Plaintiff has moved to strike all four counts of the counterclaim. A defendant is allowed to file a counterclaim against a plaintiff "provided that each such counterclaim . . . arises out of the transaction or one of the transactions which is the subject of the plaintiff's complaint. . . ." Practice Book, 116. CT Page 2699

Each count of the counterclaim reiterates the allegations of the First Special Defense.

The First Count of the Counterclaim states that plaintiff converted certain funds. The funds alluded to and their supposed conversion do not arise out of the mortgage transaction and or its breach. The First Count of the Counterclaim is ordered stricken.

In the Second Count defendant alleges that the plaintiff converted funds not rightfully hers alone and such conversion created a constructive trust. The defendant concludes that the plaintiff, as trustee of the constructive trust, breached the fiduciary duty which she owed the defendant. Again, the matters alleged in the Second Count do not arise out of the transaction(s) stated in the complaint. The Second Count of the Counterclaim is ordered stricken.

The Third Count of the Counterclaim alleges a breach of contract. Neither the contract or its breach arise out of the transaction(s) set forth in the complaint. The Third Count of the Counterclaim is ordered stricken.

The Fourth Count of the Counterclaim alleges a breach of an implied covenant of good faith and fair dealing. The implied covenant allegedly was a part of the mortgage agreement.

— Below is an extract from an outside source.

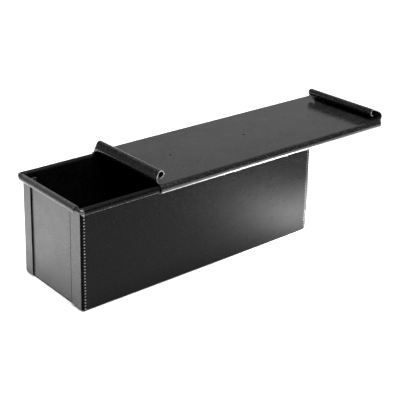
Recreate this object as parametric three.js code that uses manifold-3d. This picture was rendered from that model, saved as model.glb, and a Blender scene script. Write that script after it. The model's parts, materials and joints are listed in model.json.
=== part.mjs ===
// A loaf pan with a sliding lid, the kind that bakes square sandwich bread.
//
// The pan is made of bent sheet: one piece is the bottom and the two long walls, and a panel
// closes each end. Upright flaps of the long walls wrap round the corners onto the end panels,
// and the end panels have flanges that lie inside the long walls and on the bottom. The top
// edges are curled outward over one closed loop of wire. The lid is one more sheet. Its long
// edges curl under the pan's rim as hems, so it slides along the pan, and its ends are turned
// up and rolled inward as handles.
//
// Frame: millimetres, +X along the pan, +Z up, origin at the centre of the pan's underside.
// The lid stands a third of the way open, towards +X.

import * as THREE from 'three';
import { mergeVertices } from 'three/addons/utils/BufferGeometryUtils.js';
import Module from 'manifold-3d';

const wasm = await Module();
wasm.setup();

// Overall sizes of the pan, over the walls and to the top of the rim.
const PAN_LENGTH = 280;
const PAN_WIDTH = 97;
const PAN_HEIGHT = 101;

// Sheet, and the room left between two pieces that touch.
const SHEET = 0.9;
const JOINT_GAP = 0.3;
const BEND_RADIUS = 1.3; // to the middle of the sheet
const JOIN = 1; // how far two stretches of one sheet run into each other

// Rim wire, and the curl of sheet round it.
const WIRE_DIAMETER = 4.4;
const WIRE_CORNER_INSIDE = 0.4; // radius on the inside of its corners
const WIRE_SIDES = 16;
const CURL_END_ANGLE = -125; // degrees, 0 points away from the pan
const END_CURL_SETBACK = 5.8; // bare wire is left at each corner
const RIM_SKIRT = 3; // flat wall that a curl keeps below it at its ends

// Flaps of the long walls, on the outside of the end panels.
const FRONT_FLAP_WIDTH = 17.5;
const REAR_FLAP_WIDTH = 14;
const FLAP_BOTTOM_RISE = 6.3;

// Flanges of the end panels, on the inside of the pan.
const SIDE_FLANGE = 12;
const BOTTOM_FLANGE = 10;
const FLANGE_CORNER_NOTCH = 2;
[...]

Its breach allegedly contributed to defendant's default of the mortgage. These transactions as alleged are part of the transaction(s) alleged in the complaint. This count should not be stricken.

The court notes its serious misgivings about the bona fides of the defendant's pleadings. They appear to have delay as their purpose. And, for example, his answers to the first four paragraphs of the complaint are largely contradicted by the allegations of his special defenses and counterclaims.

The Motion To Strike is granted as to the First and Second Special Defenses and the First, Second and Third Counts of the Counterclaim. It is denied as to the Third Special Defense and the Fourth Count of the Counterclaim.